World Bulletin / News Desk
The report, issued late last month, “responds to the claims of the separatists and those who oppose Morocco’s… territorial integrity”, al-Othmani said at a cabinet meeting.
However, he went on to stress Morocco's “categorical rejection” of what he described as “attempts by the Polisario Front to impose a fait accompli in the buffer zone”.
Morocco recently accused the Polisario of transferring military equipment from Algeria to areas east of the buffer zone, which separates Morocco from territory held by the Polisario.
Earlier this week, the UN Mission for the Referendum in Western Sahara (MINURSO) said it had not observed any military activity or movement in the region by the Polisario.
Al-Othmani, however, reacted to the assertion by saying his country had “evidence confirming Polisario activity in the buffer zone”.

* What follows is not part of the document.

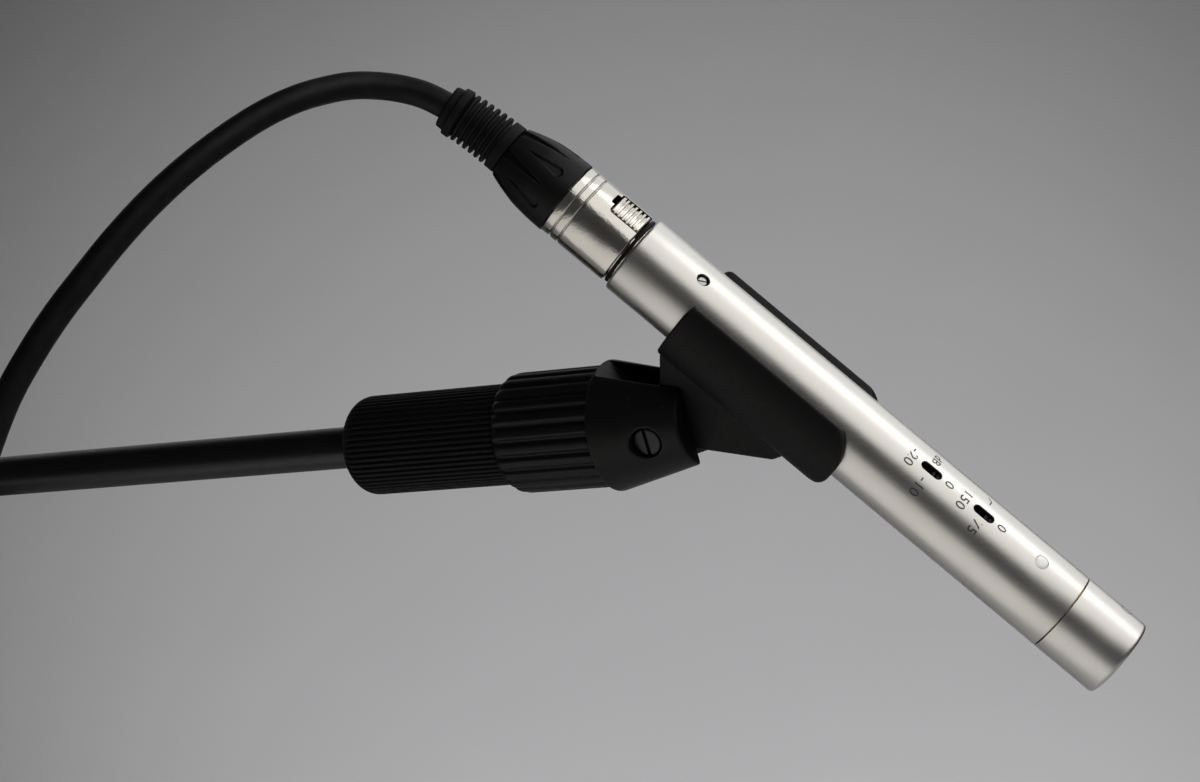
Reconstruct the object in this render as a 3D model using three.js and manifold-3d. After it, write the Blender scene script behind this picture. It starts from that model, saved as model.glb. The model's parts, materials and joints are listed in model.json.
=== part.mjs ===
// A pencil condenser microphone in its stand clip, on the end of a stand's boom rod, with its XLR lead.
// Millimetres. +X runs along the boom rod towards the microphone and +Z is up. The origin is the centre
// of the rod's far end face. The lead's unseen length is coiled, tied and hung on the rod.
import * as THREE from "three";
import { mergeVertices } from "three/addons/utils/BufferGeometryUtils.js";
import Module from "manifold-3d";

const wasm = await Module();
wasm.setup();

// ---------------------------------------------------------------- driving dimensions
const GAP = 0.3; // between pieces that touch, slide or turn on each other
const OVERCUT = 2; // how far a cutter runs past the face it opens

// Boom rod, sleeve and stud. Distances along the rod are measured back from the clip's pivot.
const PIVOT_X = 282; // the clip's pivot, from the rod's far end face
const ROD_R = 5.25;
const ROD_WALL = 1;
const END_PLUG_FLANGE = 1.5;
const END_PLUG_LENGTH = 14;
const SLEEVE_R = 12.4;
const SLEEVE_LENGTH = 45;
const SLEEVE_FILLET = 5;
const SLEEVE_RIBS = 54;
const SLEEVE_RIB_DEPTH = 0.5;
const ROD_IN_SLEEVE = 38; // how far the rod reaches into the sleeve
const STUD_R = 4.76; // 3/8 inch stand thread
const STUD_PITCH = 1.6;
const STUD_SHANK = 14;
const STUD_FLANGE = 2;
const STUD_DEPTH = 13; // how far the stud screws into the clip's base

// Clip base: a ribbed barrel behind a conical yoke
const BASE_ROLL = 25; // degrees that the yoke is turned about the rod
const BARREL_REAR = 41; // behind the pivot
const BARREL_R = 14.7;
const BARREL_RIBS = 24;
const BARREL_RIB_DEPTH = 0.8;
const BARREL_ROUND = 3;
const INSERT_R = 7.95; // 5/8 inch outside thread of the brass insert
const INSERT_LENGTH = 15;
const YOKE_RIM = 13.5; // behind the pivot
const YOKE_RIM_R = 16;
const YOKE_NOSE = 8.5; // in front of the pivot
const YOKE_NOSE_R = 10.8;
const SLOT_WIDTH = 8.5;
const SLOT_FLOOR = 8.4; // behind the pivot
const SLOT_FLOOR_HALF = 9; // half height of the square part of the slot's floor
const SCREW_R = 2;
const SCREW_HEAD_R = 3.5;
const SCREW_HEAD = 2.6;
const NUT_R = 4; // across corners
const NUT_HEIGHT = 2.8;
const FASTENERS_SUNK = 1.2; // below the yoke's outside
const DRIVE_SLOT = 1; // width and depth
const INSERT_PITCH = 2.4;

// Clip
const CLIP_TILT = 40; // degrees from the rod's line to the clip's stem
const STEM = 30.5; // pivot to the microphone's axis
const CLIP_REAR = 18.9; // along the microphone, from its rear rim
const CLIP_FRONT = 68;
const CLIP_OUTER_R = 13.4;
const CLIP_OFFSET = 0.6; // the outside is shifted to the stem side, so that the wall thins to the jaws
const CLIP_HALF_MOUTH = 56; // degrees
const CLIP_JAW_HEIGHT = 7.7; // how far past the microphone's axis the jaws reach
const CLIP_CORNER = 9.5; // the jaws' rounding at the front
const CLIP_REAR_CORNER = 4;
const TONGUE_R = 7.5;
const TONGUE_ARC = [276.3, 86.6]; // degrees, where the web's edges leave the tongue's round end
const WEB_REAR = [[-12, 19.4], [-14, 19.4], [-21, 24]]; // [towards the mouth, along the microphone]
const WEB_FRONT = [[-16.8, 55.7], [-12, 58]];

// Microphone, measured from its rear rim towards the capsule
const STEM_STATION = 30.5; // where the stem meets the microphone
const MIC_R = 10;
const MIC_WALL = 1;
const BODY_LENGTH = 128.6;
const CAPSULE_LENGTH = 17.3;
const RIM_ROUND = 0.8;
const RECEPTACLE_R = 8.3;
const RECEPTACLE_DEPTH = 12;
const RECEPTACLE_INSERT = 8;
const PIN_R = 1.2;
const PIN_CIRCLE = 3.8;
const PIN_ANGLES = [50, -50, 180]; // from the latch
const PIN_PROJECTION = 10.5;
const PIN_TAIL = 3; // behind the insert that holds it
const MARKS_AZIMUTH = 21.3; // degrees from the clip's mouth to the line of the switches
const INSERT_SCREW_STATION = 17;
const INSERT_SCREW_R = 1.2;
const INSERT_SCREW_SUNK = 0.5;
const PAD_STATION = 84.9;
const FILTER_STATION = 100.3;
const SWITCH_SLOT_LENGTH = 5.6;
const SWITCH_SLOT_WIDTH = 2.2;
const SLIDER_LENGTH = 2;
const DOT_STATION = 117.4;
const DOT_R = 1.4;
const DOT_THICKNESS = 0.35;

// Inside the body
const BOARD_REAR = 27;
const BOARD_FRONT = 112;
const BOARD_WIDTH = 14;
const BOARD_THICKNESS = 1.6;
const BOARD_OFFSET = -2; // of its face towards the switches, from the axis
const SWITCH_BODY = [4.8, 5.6, 10]; // height, width, length
const SWITCH_CHANNEL = [2, 2.8]; // depth, width
const TRANSISTOR = [2.9, 5, 68]; // radius, top from the board's face plane, station
const CONVERTER = [3, 5.5, 55]; // radius, top from the board's face plane, station
const CAPACITOR_R = 3;
const CAPACITOR = [34, 46]; // stations of its ends
const FRONT_INSULATOR = [116, 119]; // stations of its two faces
const CONTACT_R = 1;
const PLUNGER_REACH = 5.5; // in front of the insulator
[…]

Since the early 1970s, the Polisario Front, a self-proclaimed national liberation movement backed by Algeria, has demanded an independent state in Western Sahara.
Rabat says the region is an integral part of Morocco. It has, however, proposed a system by which Western Sahara might enjoy a degree of autonomy while remaining under Moroccan sovereignty.
The Polisario Front, for its part, wants to hold a popular referendum in Western Sahara to decide the region’s political fate.